### AIM
Find and copy lines holding "from".

### SOURCE EXCERPT
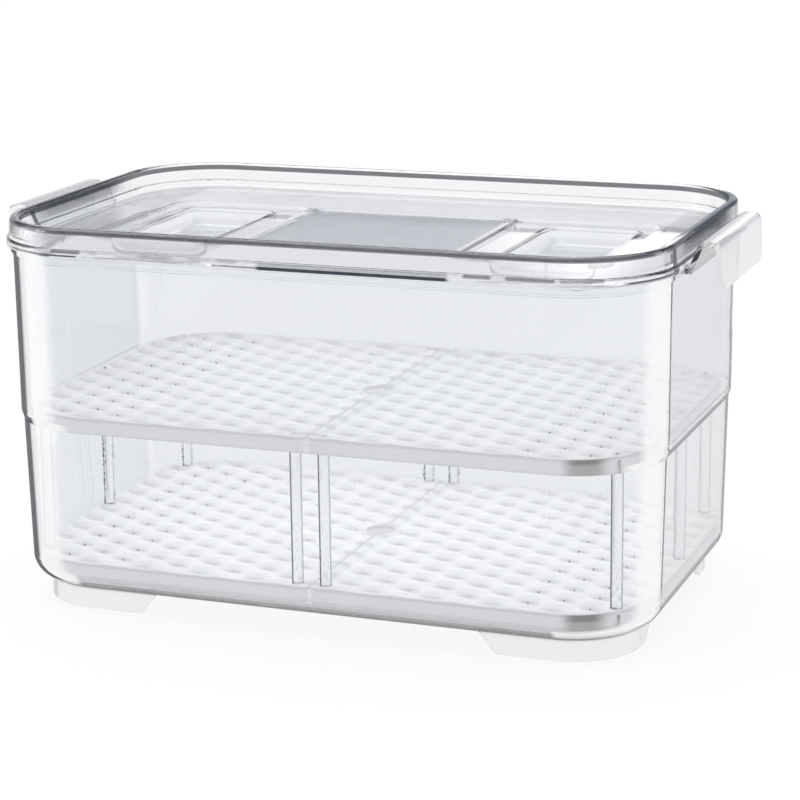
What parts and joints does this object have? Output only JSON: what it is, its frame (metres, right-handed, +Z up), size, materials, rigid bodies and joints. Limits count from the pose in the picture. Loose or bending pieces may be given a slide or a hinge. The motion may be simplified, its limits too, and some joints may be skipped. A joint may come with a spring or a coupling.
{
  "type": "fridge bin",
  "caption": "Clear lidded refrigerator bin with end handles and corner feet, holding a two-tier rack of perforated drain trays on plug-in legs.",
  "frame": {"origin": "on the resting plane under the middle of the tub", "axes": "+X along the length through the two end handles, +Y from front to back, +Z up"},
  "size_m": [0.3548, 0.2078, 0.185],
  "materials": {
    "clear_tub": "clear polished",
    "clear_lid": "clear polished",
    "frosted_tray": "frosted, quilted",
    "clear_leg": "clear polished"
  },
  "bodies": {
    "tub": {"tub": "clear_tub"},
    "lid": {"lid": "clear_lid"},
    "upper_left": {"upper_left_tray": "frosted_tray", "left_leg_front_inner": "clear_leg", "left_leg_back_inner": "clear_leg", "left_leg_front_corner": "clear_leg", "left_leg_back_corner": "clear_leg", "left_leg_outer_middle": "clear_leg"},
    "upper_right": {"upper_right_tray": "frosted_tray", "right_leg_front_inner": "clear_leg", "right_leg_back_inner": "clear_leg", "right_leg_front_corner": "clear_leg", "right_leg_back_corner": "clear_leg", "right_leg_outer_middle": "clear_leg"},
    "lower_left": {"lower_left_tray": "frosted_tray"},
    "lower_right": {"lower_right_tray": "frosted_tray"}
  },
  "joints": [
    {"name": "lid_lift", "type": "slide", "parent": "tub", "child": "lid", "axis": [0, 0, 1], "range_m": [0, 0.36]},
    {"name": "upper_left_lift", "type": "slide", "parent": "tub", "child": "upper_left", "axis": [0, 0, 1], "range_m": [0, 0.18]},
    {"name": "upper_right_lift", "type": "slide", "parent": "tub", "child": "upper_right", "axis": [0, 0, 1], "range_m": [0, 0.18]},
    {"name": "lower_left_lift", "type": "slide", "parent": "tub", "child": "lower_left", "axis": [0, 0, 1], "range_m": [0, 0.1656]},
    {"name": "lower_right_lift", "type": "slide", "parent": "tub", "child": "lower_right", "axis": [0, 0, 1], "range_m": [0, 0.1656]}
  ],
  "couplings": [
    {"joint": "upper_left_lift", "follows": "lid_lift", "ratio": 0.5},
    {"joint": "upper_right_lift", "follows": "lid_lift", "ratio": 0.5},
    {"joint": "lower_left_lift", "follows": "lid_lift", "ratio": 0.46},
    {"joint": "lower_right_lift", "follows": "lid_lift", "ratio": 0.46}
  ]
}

### SOLUTION TO THIS PROBLEM
What parts and joints does this object have? Output only JSON: what it is, its frame (metres, right-handed, +Z up), size, materials, rigid bodies and joints. Limits count from the pose in the picture. Loose or bending pieces may be given a slide or a hinge. The motion may be simplified, its limits too, and some joints may be skipped. A joint may come with a spring or a coupling.
  "frame": {"origin": "on the resting plane under the middle of the tub", "axes": "+X along the length through the two end handles, +Y from front to back, +Z up"},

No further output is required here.